'I do not want to wait until she's dying before I intervene'

Tue, Nov 27, 2012, 00:00

   

Existing rules do not help in assessing when a risk to health becomes a risk to life, says the Master of the National Maternity Hospital at Holles Street, writes SHEILA WAYMAN

The Master of the National Maternity Hospital is a woman under pressure. When I arrive at the agreed time for an interview, I am told at the front desk of the antiquated building on Holles Street that there are others waiting ahead of me. The “others” sitting in the small entrance hall waiting for Dr Rhona Mahony include a significant one – the Minister for State at the Department of Health, Alex White.

When Dr Mahony arrives about 10 minutes later to greet White, an apologetic secretary says that she is not sure how long I’ll have to wait as the master also has to go down to theatre.

Being the head obstetrician at a hospital with 700 staff and where about 27 babies are born each day is an onerous responsibility. She wears the stress lightly, although with the country convulsed over the death of Savita Halappanavar and the issues arising from that, everybody working at the coalface of the maternity services must be particularly deeply affected.
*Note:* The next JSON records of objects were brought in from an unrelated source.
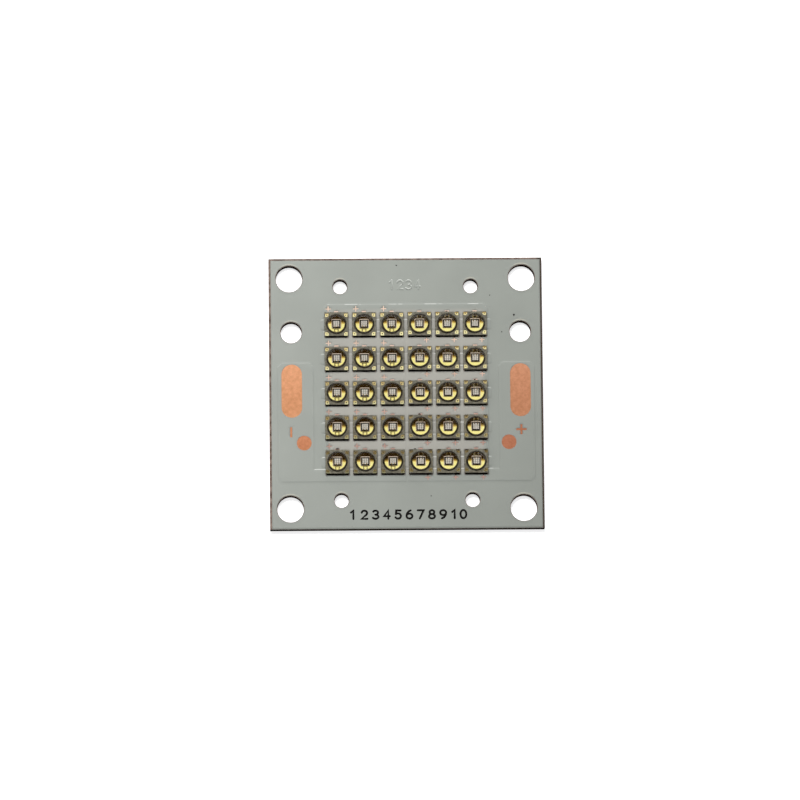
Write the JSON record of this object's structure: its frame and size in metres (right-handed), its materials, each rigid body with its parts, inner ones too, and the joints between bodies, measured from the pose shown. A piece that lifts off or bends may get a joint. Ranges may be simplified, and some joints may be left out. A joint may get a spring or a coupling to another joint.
{
  "type": "led array module",
  "caption": "Square copper-core board carrying rows of domed ultraviolet LEDs under clear lenses, with long solder pads and fixing holes.",
  "frame": {"origin": "centre of the board's back face", "axes": "+Z out of the lit side, +X from the minus terminal to the plus terminal, +Y towards the edge with no legend"},
  "size_m": [0.04, 0.04, 0.0038],
  "materials": {
    "core_copper": "bare rolled copper, dull, cut edges dark",
    "dielectric": "filled epoxy film",
    "circuit_copper": "bare copper, matt grained",
    "solder_mask": "pale grey-green lacquer, satin",
    "solder": "reflowed tin",
    "ceramic": "grey aluminium nitride, matt",
    "gold": "bright gold plating",
    "die": "silver-grey chip",
    "lens": "clear silicone"
  },
  "bodies": {
    "root": {"core_plate": "core_copper", "dielectric_layer": "dielectric", "solder_mask": "solder_mask", "circuit_minus": "circuit_copper", "circuit_left_4": "circuit_copper", "circuit_left_3": "circuit_copper", "circuit_left_2": "circuit_copper", "circuit_left_1": "circuit_copper", "circuit_top": "circuit_copper", "circuit_right_1": "circuit_copper", "circuit_right_2": "circuit_copper", "circuit_right_3": "circuit_copper", "circuit_right_4": "circuit_copper", "circuit_plus": "circuit_copper", "led_solder_row_1": "solder", "led_substrate_row_1": "ceramic", "led_plating_row_1": "gold", "led_die_row_1": "die", "led_lens_row_1": "lens", "led_solder_row_2": "solder", "led_substrate_row_2": "ceramic", "led_plating_row_2": "gold", "led_die_row_2": "die", "led_lens_row_2": "lens", "led_solder_row_3": "solder", "led_substrate_row_3": "ceramic", "led_plating_row_3": "gold", "led_die_row_3": "die", "led_lens_row_3": "lens", "led_solder_row_4": "solder", "led_substrate_row_4": "ceramic", "led_plating_row_4": "gold", "led_die_row_4": "die", "led_lens_row_4": "lens", "led_solder_row_5": "solder", "led_substrate_row_5": "ceramic", "led_plating_row_5": "gold", "led_die_row_5": "die", "led_lens_row_5": "lens"}
  },
  "joints": []
}
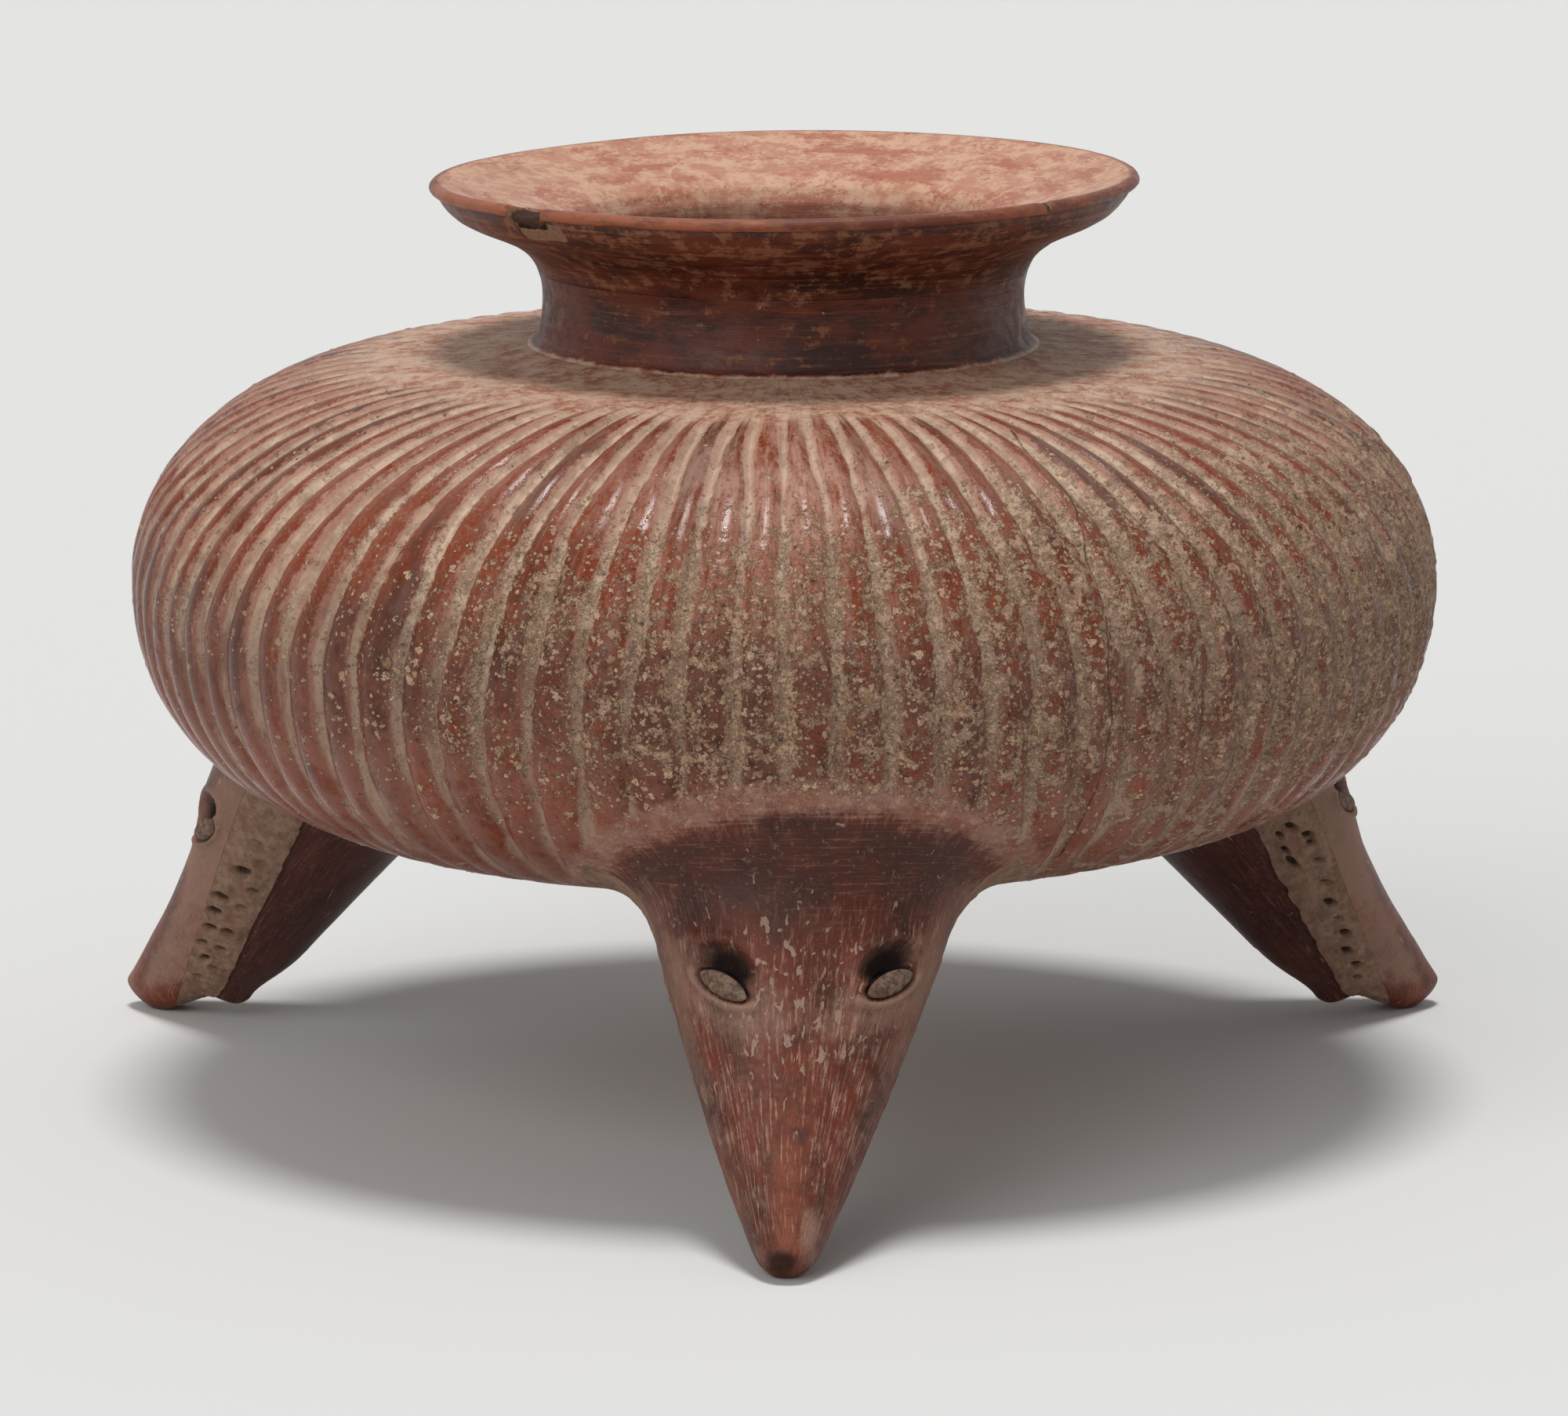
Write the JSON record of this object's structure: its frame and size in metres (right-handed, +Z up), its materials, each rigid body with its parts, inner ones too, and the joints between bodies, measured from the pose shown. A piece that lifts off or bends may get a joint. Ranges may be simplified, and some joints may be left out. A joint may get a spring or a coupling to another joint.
{
  "type": "gadrooned vessel",
  "caption": "Squat red-slipped earthenware jar with vertical gadroons, a flared neck and rolled lip, standing on animal-head supports; holds liquid or dry goods.",
  "frame": {"origin": "on the floor under the middle of the part's box; the jar's own axis stands 18.7 mm behind it (+Y), because the front snout reaches further forward than the belly reaches back", "axes": "+Z up along the jar's axis, -Y towards the front head, +X to the right as seen from the front"},
  "size_m": [0.3519, 0.3673, 0.2358],
  "materials": {
    "belly_slip": "satin",
    "shoulder_slip": "satin",
    "neck_slip": "satin",
    "rim_slip": "satin",
    "lip_slip": "satin",
    "head_slip": "satin",
    "jaw_slip": "satin",
    "tooth_clay": "matte",
    "eye_clay": "matte"
  },
  "bodies": {
    "root": {"base_bowl": "belly_slip", "shoulder_bowl": "shoulder_slip", "neck_collar": "neck_slip", "flared_rim": "rim_slip", "lip_coil": "lip_slip", "head_front": "head_slip", "jaw_front": "jaw_slip", "tooth_strip_front_clockwise": "tooth_clay", "eye_front_clockwise": "eye_clay", "tooth_strip_front_counter": "tooth_clay", "eye_front_counter": "eye_clay", "head_left": "head_slip", "jaw_left": "jaw_slip", "tooth_strip_left_clockwise": "tooth_clay", "eye_left_clockwise": "eye_clay", "tooth_strip_left_counter": "tooth_clay", "eye_left_counter": "eye_clay", "head_right": "head_slip", "jaw_right": "jaw_slip", "tooth_strip_right_clockwise": "tooth_clay", "eye_right_clockwise": "eye_clay", "tooth_strip_right_counter": "tooth_clay", "eye_right_counter": "eye_clay"}
  },
  "joints": []
}
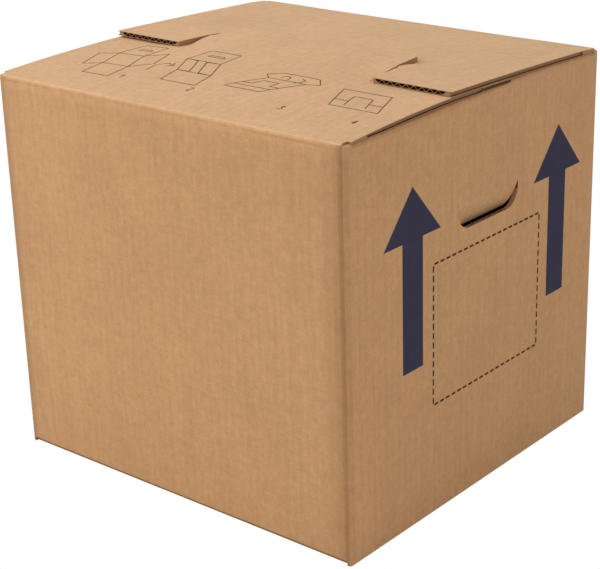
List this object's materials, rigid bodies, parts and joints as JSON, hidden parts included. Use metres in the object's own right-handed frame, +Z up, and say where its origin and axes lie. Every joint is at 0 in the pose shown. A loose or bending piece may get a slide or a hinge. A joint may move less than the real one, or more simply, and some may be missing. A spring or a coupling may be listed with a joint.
{
  "type": "cardboard box",
  "caption": "Closed removals carton of corrugated board, with crossed outer flaps that open, folded inner flaps and hand holes with pushed-in tongues.",
  "frame": {"origin": "middle of the base, on the surface that the box stands on", "axes": "+Z up; +X along the box's width to the end wall with the printed arrows; -Y to the plain front wall"},
  "size_m": [0.37, 0.348, 0.3496],
  "materials": {
    "wall_board": "matt brown kraft liner with faint flute streaks",
    "flap_board": "matt brown kraft liner with faint flute streaks"
  },
  "bodies": {
    "box": {"box_body": "wall_board"},
    "front_flap": {"front_outer_flap": "flap_board"},
    "back_flap": {"back_outer_flap": "flap_board"}
  },
  "joints": [
    {"name": "front_flap_hinge", "type": "hinge", "parent": "box", "child": "front_flap", "pos_m": [0, -0.174, 0.34], "axis": [1, 0, 0], "range_deg": [0, 175]},
    {"name": "back_flap_hinge", "type": "hinge", "parent": "box", "child": "back_flap", "pos_m": [0, 0.174, 0.34], "axis": [-1, 0, 0], "range_deg": [0, 175]}
  ],
  "couplings": [
    {"joint": "back_flap_hinge", "follows": "front_flap_hinge", "ratio": 1}
  ]
}
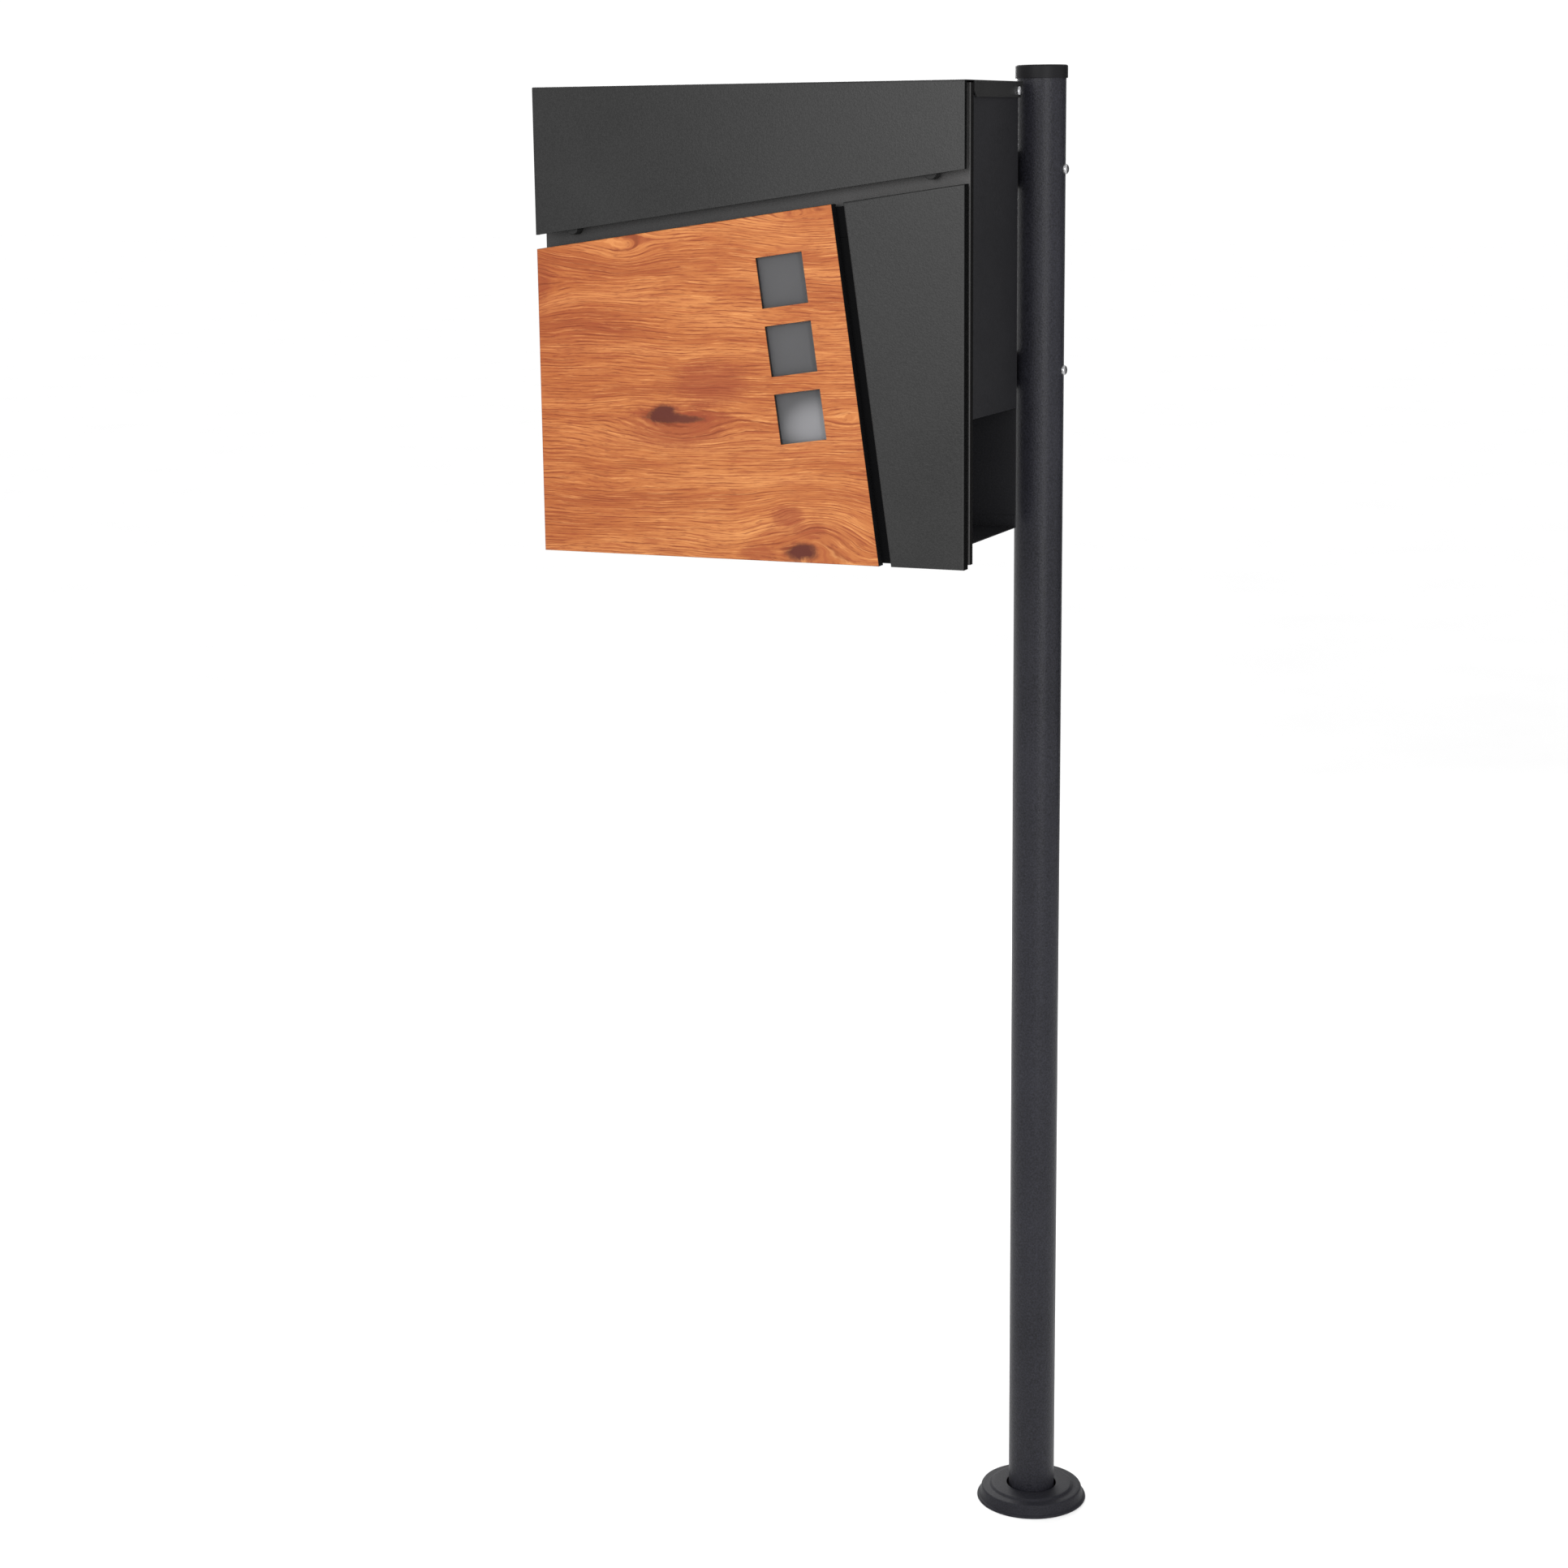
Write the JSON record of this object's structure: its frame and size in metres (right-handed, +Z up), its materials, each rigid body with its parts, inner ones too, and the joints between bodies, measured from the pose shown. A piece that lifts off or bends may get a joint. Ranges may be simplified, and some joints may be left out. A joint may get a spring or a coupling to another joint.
{
  "type": "letterbox",
  "caption": "Free-standing letterbox on one round pole, with a hinged lid and slanted flap, a lockable wood-look door with small windows and an open newspaper compartment.",
  "frame": {"origin": "centre of the pole's foot on the ground, which is the centre of the base bolt circle", "axes": "+X to the right seen from the front, +Y to the back, +Z up along the pole; the front faces -Y"},
  "size_m": [0.4287, 0.207, 1.24],
  "materials": {
    "fascia_paint": "fine matt powder coat, dark anthracite grey",
    "cabinet_paint": "fine matt powder coat, dark anthracite grey",
    "pole_paint": "fine-textured satin powder coat, dark blue-grey",
    "cap_plastic": "black moulded plastic, fine grain",
    "wood_film": "folded steel sheet with a satin wood-grain finish in warm brown",
    "zinc_steel": "bright zinc plating, slightly dull",
    "bright_steel": "bright stainless steel",
    "lock_chrome": "bright chrome plating",
    "black_rubber": "matt black rubber",
    "frosted_acrylic": "frosted translucent acrylic, smoke grey",
    "black_nylon": "matt black nylon",
    "white_nylon": "natural white nylon"
  },
  "bodies": {
    "cabinet_and_pole": {"pole": "pole_paint", "pole_cap": "cap_plastic", "base_flange": "zinc_steel", "mounting_brackets": "cabinet_paint", "pole_spacers": "black_nylon", "pole_screws": "bright_steel", "pole_nuts": "zinc_steel", "wall_screws": "bright_steel", "wall_nuts": "zinc_steel", "back_panel": "cabinet_paint", "side_wall_left": "cabinet_paint", "side_wall_right": "cabinet_paint", "top_plate": "cabinet_paint", "letter_shelf": "cabinet_paint", "newspaper_tray": "cabinet_paint", "front_frame": "fascia_paint", "bumpers": "black_rubber", "hinge_frame_leaves": "zinc_steel", "hinge_pins": "bright_steel", "hinge_frame_rivets": "zinc_steel", "lock_housing": "lock_chrome", "lock_nut": "zinc_steel", "lid_pivot_screws": "bright_steel", "lid_pivot_bushes": "white_nylon", "lid_pivot_nuts": "zinc_steel"},
    "door": {"door_plate": "cabinet_paint", "wood_panel": "wood_film", "side_panel": "fascia_paint", "window_gasket": "black_rubber", "window_pane": "frosted_acrylic", "panel_studs": "zinc_steel", "panel_nuts": "zinc_steel", "hinge_door_leaves": "zinc_steel", "hinge_door_rivets": "zinc_steel", "lock_keeper": "zinc_steel", "keeper_rivets": "zinc_steel"},
    "lock_barrel": {"lock_plug": "lock_chrome", "lock_cam": "zinc_steel", "cam_screw": "bright_steel"},
    "lid_and_flap": {"lid": "fascia_paint"},
    "base_cover_ring": {"base_cover": "pole_paint"}
  },
  "joints": [
    {"name": "door_hinge", "type": "hinge", "parent": "cabinet_and_pole", "child": "door", "pos_m": [-0.3754, -0.1456, 0.977], "axis": [0, 0, -1], "range_deg": [0, 95]},
    {"name": "lock_turn", "type": "hinge", "parent": "cabinet_and_pole", "child": "lock_barrel", "pos_m": [-0.228, -0.139, 1.1455], "axis": [0, 1, 0], "range_deg": [0, 90]},
    {"name": "lid_hinge", "type": "hinge", "parent": "cabinet_and_pole", "child": "lid_and_flap", "pos_m": [-0.193, -0.034, 1.2195], "axis": [-1, 0, 0], "range_deg": [0, 75]},
    {"name": "base_cover_slide", "type": "slide", "parent": "cabinet_and_pole", "child": "base_cover_ring", "axis": [0, 0, 1], "range_m": [0, 0.84]}
  ]
}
Mahony is concerned that neither Medical Council guidelines nor legislation address situations where the degree of risk to a woman’s life, if a pregnancy continues, may be difficult to assess.

“If we think is a woman is going to die, we can terminate the pregnancy – and we do – and there are no issues surrounding that,” she explains.

“But there are areas where we are not sure how to quantify the risk to life, and indeed the risk to health, and there is an overlap between the two – when does the risk to health become a risk to life?

“It can be difficult in practice to make a clinical distinction between threat to life and threat to health, therefore there is a degree of legal uncertainty.”

Doctors need to be able to exercise professional judgment without fear of prosecution, she stresses, “and at the heart of all of this is our wish to look after women the best way we can”.

For instance, more women with serious underlying diseases, such as congenital heart disease, or significant chest or liver disease are now, thanks to improved healthcare, living to an age when they may become pregnant. But the extra burden of pregnancy can significantly impair health and pose a significant risk of mortality.

“When she comes in at 12 weeks gestation she may be very well but I am looking at the effect of this pregnancy as it progresses,” says Mahony, who does not believe it is clear exactly when, in such a case, she is permitted to intervene.